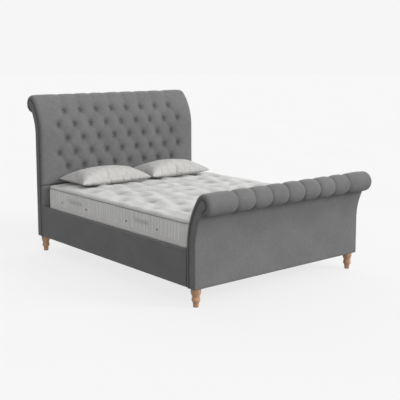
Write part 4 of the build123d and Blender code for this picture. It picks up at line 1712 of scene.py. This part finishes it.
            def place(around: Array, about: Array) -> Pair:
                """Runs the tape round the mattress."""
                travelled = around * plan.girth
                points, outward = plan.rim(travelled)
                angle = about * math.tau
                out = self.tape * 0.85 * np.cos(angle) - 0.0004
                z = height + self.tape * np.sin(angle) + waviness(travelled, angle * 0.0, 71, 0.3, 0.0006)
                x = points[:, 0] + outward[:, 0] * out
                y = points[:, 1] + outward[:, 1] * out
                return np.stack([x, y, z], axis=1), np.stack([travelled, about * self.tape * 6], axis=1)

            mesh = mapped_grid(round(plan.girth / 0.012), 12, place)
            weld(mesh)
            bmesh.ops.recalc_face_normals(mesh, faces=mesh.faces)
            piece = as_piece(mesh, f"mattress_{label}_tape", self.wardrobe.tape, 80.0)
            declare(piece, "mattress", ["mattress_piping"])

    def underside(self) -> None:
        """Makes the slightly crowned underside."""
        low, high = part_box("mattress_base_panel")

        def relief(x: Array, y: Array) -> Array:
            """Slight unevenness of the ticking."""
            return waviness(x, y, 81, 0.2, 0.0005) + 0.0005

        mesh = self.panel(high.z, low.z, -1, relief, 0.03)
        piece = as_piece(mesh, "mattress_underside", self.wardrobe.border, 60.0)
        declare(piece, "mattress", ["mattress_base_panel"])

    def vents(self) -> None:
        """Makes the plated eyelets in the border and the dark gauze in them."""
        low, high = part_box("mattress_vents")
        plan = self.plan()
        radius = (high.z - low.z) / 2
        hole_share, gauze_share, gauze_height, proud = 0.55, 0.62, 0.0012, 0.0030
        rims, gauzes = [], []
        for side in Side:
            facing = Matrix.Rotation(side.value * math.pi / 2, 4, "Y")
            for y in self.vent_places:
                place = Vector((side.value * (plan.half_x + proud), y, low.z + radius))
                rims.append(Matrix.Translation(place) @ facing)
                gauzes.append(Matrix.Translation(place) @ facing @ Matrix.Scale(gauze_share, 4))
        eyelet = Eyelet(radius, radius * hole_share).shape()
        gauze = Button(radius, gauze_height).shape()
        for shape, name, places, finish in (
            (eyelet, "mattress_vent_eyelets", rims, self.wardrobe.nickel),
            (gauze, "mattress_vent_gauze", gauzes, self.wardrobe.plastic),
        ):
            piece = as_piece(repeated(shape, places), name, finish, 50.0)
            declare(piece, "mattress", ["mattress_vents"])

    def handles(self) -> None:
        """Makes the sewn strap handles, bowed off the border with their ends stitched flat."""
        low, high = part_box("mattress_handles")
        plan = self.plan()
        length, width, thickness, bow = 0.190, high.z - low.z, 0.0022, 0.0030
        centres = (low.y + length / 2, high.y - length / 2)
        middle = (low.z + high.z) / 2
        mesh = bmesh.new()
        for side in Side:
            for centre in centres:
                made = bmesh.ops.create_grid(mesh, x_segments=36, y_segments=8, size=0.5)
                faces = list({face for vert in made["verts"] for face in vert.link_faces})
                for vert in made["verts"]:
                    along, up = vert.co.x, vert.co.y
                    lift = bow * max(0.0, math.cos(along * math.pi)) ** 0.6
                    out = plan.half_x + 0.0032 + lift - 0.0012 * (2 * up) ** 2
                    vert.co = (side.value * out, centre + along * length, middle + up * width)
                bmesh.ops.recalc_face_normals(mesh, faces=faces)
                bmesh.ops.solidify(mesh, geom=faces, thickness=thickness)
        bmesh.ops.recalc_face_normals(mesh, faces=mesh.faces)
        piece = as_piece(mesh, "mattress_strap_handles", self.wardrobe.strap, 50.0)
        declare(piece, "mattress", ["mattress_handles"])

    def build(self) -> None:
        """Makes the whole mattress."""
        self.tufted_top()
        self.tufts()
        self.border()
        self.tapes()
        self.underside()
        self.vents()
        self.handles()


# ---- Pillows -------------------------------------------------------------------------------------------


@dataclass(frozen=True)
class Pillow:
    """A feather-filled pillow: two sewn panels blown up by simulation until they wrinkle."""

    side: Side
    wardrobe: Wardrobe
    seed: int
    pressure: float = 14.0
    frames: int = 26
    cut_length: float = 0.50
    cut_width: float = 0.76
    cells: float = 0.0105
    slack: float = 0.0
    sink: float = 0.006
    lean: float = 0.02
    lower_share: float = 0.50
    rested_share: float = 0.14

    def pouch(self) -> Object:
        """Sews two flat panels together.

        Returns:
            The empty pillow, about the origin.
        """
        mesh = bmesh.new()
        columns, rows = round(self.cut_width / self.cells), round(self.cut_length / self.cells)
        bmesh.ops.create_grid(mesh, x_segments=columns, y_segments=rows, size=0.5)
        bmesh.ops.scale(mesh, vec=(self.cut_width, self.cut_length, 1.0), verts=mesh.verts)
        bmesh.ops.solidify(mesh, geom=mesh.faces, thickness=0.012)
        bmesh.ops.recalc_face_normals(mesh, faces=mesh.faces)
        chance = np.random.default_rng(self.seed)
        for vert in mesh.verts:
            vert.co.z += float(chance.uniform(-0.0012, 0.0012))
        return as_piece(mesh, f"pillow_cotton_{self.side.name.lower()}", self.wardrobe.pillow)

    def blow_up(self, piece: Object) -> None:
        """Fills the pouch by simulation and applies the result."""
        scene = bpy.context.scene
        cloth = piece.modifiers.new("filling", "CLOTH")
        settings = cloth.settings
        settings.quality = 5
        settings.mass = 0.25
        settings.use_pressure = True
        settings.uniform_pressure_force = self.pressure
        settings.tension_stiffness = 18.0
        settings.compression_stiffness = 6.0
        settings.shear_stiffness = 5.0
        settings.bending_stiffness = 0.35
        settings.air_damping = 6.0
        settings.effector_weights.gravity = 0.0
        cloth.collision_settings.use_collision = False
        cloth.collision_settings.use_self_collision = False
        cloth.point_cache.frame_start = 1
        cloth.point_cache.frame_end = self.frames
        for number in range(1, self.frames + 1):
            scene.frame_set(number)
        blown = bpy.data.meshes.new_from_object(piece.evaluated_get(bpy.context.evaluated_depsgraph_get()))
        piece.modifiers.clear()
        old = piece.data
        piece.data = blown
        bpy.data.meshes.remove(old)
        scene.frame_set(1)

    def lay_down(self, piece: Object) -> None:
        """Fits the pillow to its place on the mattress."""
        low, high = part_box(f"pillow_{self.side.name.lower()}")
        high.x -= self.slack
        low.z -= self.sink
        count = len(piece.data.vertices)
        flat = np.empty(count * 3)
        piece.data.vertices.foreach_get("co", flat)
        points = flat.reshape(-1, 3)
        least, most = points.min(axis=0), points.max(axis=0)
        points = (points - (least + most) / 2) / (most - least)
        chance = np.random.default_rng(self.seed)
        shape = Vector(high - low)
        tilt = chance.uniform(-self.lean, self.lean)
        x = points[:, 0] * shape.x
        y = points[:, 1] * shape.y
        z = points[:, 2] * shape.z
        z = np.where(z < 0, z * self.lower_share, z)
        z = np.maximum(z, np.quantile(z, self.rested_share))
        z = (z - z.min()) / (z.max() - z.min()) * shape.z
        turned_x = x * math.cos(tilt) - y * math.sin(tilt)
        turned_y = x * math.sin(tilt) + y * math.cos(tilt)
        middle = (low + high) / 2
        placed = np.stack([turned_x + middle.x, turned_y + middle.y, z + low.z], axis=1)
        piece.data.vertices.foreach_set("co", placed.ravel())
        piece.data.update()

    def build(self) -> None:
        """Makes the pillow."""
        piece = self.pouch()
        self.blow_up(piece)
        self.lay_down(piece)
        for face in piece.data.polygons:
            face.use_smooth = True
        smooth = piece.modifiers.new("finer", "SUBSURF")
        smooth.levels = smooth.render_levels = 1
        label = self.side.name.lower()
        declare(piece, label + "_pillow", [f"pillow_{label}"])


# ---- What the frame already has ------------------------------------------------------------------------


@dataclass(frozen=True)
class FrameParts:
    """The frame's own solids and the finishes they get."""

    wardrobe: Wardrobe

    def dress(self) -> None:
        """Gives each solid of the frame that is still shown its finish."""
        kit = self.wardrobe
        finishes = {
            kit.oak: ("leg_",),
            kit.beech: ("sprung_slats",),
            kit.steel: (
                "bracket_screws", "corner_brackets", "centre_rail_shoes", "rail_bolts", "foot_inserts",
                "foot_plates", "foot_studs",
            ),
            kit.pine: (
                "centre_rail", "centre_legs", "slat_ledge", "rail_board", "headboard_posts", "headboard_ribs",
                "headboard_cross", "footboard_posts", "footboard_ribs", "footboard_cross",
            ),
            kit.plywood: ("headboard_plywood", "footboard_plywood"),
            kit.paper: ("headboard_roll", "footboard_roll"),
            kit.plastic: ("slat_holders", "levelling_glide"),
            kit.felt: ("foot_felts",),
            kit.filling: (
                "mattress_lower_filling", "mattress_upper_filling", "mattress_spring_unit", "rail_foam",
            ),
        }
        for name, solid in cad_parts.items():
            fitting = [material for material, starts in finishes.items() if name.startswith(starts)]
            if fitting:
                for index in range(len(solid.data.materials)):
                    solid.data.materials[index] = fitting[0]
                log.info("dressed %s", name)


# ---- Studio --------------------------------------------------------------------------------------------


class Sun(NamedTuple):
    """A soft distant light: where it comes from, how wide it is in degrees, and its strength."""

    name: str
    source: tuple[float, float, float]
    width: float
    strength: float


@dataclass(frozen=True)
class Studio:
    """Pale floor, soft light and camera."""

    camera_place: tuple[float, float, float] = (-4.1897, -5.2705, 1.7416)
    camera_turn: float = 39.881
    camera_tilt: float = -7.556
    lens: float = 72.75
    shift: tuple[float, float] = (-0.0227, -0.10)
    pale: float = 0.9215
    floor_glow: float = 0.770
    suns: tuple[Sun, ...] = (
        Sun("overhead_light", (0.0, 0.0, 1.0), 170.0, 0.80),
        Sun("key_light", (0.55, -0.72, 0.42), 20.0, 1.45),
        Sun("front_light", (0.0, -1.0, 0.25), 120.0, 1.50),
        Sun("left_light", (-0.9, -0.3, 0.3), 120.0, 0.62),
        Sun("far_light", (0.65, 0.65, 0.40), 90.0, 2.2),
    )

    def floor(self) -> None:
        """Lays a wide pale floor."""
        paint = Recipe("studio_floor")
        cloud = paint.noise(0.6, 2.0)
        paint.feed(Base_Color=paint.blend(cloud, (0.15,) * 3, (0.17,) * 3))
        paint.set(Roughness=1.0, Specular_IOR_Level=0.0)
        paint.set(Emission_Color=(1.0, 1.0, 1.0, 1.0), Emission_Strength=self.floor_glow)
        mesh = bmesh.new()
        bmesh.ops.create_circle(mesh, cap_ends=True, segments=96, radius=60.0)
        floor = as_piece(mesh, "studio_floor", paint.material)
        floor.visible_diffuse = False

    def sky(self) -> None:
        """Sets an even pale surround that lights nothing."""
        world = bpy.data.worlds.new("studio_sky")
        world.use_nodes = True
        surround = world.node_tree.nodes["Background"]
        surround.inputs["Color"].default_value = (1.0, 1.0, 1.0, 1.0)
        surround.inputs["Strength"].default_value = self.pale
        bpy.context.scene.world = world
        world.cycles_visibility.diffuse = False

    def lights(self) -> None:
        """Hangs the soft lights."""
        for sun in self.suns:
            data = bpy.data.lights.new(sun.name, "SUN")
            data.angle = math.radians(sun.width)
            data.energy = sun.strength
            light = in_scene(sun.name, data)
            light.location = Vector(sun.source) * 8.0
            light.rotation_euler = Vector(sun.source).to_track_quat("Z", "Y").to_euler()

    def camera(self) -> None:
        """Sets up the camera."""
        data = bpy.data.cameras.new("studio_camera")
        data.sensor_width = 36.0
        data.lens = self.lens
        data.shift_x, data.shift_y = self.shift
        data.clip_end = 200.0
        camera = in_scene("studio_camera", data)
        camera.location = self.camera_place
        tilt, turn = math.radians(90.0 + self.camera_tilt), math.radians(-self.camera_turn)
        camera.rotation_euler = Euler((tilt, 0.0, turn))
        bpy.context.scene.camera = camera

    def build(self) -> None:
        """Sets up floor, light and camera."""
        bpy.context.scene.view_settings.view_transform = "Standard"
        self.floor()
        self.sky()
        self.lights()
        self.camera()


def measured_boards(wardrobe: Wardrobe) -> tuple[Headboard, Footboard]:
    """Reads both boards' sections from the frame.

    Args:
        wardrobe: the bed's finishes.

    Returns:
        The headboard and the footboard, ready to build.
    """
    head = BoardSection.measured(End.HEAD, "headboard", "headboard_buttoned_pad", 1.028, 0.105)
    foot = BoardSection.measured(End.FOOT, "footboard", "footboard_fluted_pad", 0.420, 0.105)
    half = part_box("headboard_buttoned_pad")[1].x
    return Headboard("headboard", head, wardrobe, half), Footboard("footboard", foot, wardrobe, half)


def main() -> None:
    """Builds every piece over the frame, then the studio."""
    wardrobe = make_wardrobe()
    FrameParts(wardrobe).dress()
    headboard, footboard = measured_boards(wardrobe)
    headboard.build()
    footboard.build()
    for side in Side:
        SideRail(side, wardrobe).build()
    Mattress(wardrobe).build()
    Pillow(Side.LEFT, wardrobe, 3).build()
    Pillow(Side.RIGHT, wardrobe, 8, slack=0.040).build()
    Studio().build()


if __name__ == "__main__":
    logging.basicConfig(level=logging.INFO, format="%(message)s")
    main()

*WHAT IS REQUIRED*: Return all lines with the word "finishes" in them.

*OUTPUT OF THE EXERCISE*:
Write part 4 of the build123d and Blender code for this picture. It picks up at line 1712 of scene.py. This part finishes it.
    """The frame's own solids and the finishes they get."""
        finishes = {
            fitting = [material for material, starts in finishes.items() if name.startswith(starts)]
        wardrobe: the bed's finishes.